[start of INFORMATION PROVIDED]

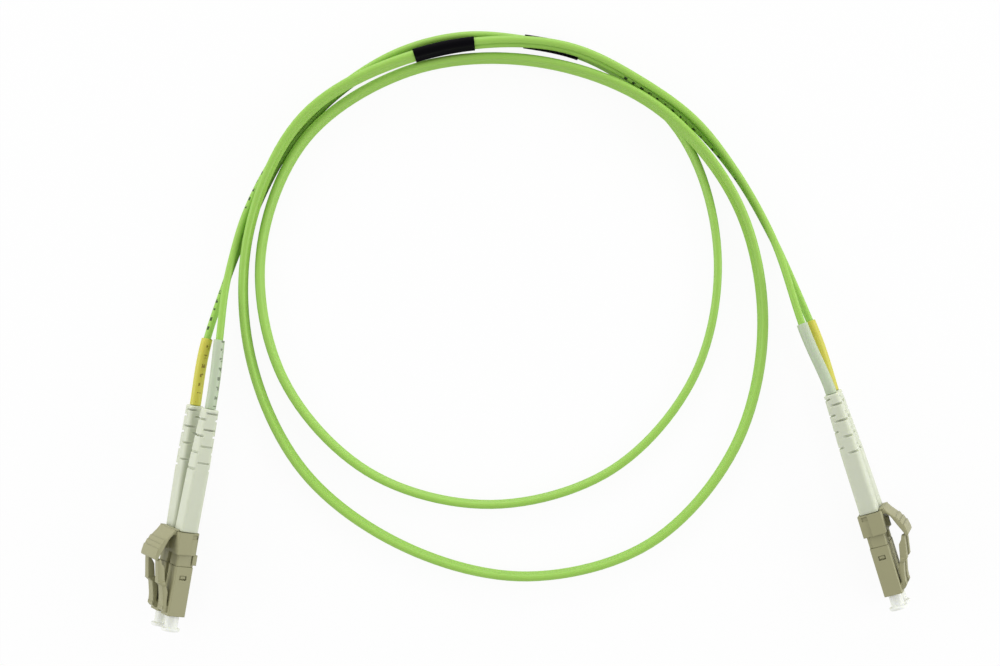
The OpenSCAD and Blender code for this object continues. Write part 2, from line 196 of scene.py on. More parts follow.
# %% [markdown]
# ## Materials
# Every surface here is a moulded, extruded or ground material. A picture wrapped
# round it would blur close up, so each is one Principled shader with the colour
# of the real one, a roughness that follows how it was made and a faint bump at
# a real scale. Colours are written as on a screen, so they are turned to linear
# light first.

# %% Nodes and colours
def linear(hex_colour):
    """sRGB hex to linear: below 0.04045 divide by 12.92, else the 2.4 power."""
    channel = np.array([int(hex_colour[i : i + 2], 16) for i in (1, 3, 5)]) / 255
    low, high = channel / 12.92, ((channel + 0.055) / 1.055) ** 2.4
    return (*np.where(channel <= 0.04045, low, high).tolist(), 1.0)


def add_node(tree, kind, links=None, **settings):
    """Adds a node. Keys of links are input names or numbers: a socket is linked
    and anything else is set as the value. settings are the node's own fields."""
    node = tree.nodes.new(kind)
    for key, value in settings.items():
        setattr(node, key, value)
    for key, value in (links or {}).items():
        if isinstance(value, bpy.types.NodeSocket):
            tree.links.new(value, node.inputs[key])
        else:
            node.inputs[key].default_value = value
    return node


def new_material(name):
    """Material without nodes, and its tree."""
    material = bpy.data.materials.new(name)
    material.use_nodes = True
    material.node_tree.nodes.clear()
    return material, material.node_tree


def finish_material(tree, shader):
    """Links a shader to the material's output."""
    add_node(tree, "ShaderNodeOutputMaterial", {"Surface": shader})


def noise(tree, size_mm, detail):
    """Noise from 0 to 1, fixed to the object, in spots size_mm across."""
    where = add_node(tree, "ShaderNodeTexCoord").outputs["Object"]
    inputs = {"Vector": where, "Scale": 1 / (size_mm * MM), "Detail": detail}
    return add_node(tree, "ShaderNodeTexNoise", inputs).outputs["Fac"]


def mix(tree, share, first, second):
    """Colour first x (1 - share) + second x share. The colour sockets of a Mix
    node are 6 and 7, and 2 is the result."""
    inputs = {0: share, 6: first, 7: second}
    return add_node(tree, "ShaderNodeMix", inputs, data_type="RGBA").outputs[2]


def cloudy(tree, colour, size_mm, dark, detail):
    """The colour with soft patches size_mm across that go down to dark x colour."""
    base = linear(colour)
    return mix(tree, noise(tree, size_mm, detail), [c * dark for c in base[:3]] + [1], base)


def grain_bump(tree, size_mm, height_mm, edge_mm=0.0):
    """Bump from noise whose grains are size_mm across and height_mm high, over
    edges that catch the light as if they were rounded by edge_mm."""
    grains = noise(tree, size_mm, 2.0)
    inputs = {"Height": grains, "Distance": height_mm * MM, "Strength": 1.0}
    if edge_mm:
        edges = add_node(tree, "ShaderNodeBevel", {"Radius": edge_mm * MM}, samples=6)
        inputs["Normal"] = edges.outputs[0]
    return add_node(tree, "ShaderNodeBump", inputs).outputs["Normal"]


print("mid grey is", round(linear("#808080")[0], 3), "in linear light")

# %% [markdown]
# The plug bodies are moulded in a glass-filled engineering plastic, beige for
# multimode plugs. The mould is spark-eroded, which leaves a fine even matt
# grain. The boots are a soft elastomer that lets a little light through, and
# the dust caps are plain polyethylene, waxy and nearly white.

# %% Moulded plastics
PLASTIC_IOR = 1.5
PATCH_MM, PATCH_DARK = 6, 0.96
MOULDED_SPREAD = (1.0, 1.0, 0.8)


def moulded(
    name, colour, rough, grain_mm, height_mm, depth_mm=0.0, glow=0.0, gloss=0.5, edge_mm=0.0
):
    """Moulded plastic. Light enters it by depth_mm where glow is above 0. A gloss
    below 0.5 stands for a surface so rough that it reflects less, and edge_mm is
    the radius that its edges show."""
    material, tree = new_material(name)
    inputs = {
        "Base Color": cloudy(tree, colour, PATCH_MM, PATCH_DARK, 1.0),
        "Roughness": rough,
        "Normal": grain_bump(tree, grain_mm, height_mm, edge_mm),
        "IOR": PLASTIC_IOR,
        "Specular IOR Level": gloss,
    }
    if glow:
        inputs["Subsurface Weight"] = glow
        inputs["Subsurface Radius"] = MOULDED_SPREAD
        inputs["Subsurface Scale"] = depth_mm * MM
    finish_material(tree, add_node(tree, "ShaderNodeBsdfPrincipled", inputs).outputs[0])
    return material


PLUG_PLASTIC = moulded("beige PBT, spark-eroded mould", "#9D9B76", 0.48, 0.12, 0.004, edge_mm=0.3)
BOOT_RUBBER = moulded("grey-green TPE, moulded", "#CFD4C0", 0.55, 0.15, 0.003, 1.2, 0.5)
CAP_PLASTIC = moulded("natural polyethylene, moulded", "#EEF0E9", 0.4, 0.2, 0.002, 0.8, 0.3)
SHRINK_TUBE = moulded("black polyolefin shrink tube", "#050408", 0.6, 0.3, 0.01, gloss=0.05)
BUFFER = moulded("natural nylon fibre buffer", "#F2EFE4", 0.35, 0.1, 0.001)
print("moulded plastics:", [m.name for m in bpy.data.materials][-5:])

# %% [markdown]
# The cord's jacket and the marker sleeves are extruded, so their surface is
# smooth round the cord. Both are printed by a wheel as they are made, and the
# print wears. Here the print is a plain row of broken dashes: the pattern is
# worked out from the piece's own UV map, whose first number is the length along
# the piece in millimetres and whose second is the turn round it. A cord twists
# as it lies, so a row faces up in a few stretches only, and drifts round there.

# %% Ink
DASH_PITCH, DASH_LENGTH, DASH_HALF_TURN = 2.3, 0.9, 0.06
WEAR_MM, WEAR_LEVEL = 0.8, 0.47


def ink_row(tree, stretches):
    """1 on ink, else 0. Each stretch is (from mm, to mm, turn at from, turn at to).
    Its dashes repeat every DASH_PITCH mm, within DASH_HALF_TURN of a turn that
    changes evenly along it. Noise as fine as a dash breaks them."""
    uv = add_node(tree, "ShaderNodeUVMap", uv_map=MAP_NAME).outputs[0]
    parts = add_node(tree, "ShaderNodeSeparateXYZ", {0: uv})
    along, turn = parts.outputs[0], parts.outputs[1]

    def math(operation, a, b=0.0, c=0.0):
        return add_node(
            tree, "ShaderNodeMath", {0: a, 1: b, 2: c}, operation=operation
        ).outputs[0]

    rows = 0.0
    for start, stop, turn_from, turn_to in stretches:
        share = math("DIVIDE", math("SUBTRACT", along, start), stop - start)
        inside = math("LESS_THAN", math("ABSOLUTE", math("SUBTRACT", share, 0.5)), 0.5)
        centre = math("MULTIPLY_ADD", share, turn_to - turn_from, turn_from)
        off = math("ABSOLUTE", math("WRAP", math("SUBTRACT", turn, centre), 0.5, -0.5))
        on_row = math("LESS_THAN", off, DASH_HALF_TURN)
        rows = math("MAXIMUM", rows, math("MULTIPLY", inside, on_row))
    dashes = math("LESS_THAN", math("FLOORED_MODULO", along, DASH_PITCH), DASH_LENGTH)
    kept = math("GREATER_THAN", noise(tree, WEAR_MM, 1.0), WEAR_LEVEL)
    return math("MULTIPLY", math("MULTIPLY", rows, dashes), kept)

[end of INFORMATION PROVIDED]

PROBLEM DESCRIPTION - From the opening line of the data above, please print each line as written up to and including the line that contains "return (*np.where(channel <= 0.04045, low, high).tolist(), 1.0)", and nothing more.

SOLUTION TO THIS EXERCISE -
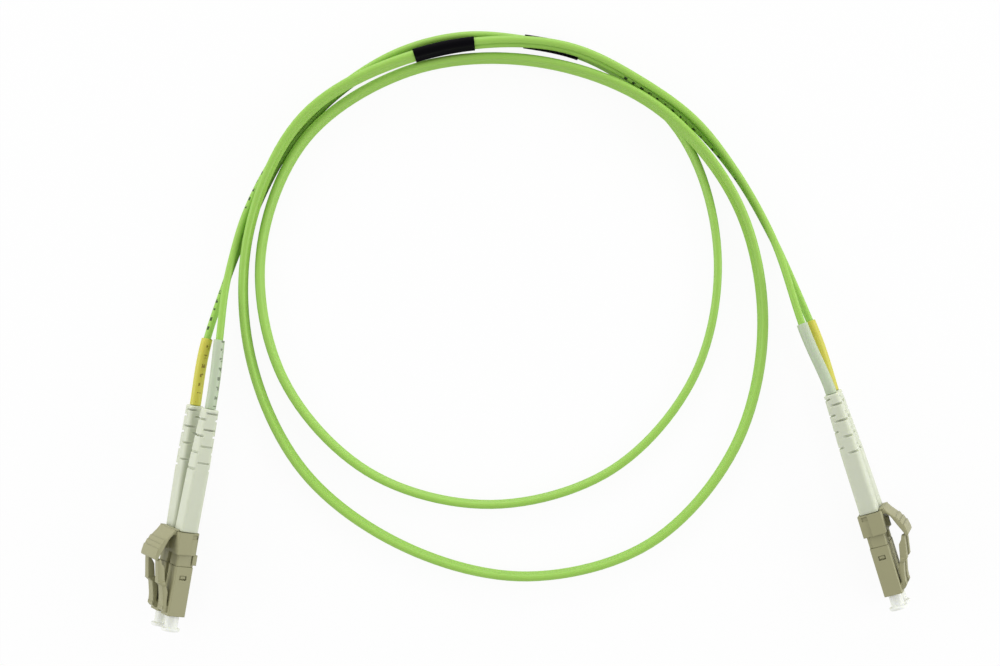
The OpenSCAD and Blender code for this object continues. Write part 2, from line 196 of scene.py on. More parts follow.
# %% [markdown]
# ## Materials
# Every surface here is a moulded, extruded or ground material. A picture wrapped
# round it would blur close up, so each is one Principled shader with the colour
# of the real one, a roughness that follows how it was made and a faint bump at
# a real scale. Colours are written as on a screen, so they are turned to linear
# light first.

# %% Nodes and colours
def linear(hex_colour):
    """sRGB hex to linear: below 0.04045 divide by 12.92, else the 2.4 power."""
    channel = np.array([int(hex_colour[i : i + 2], 16) for i in (1, 3, 5)]) / 255
    low, high = channel / 12.92, ((channel + 0.055) / 1.055) ** 2.4
    return (*np.where(channel <= 0.04045, low, high).tolist(), 1.0)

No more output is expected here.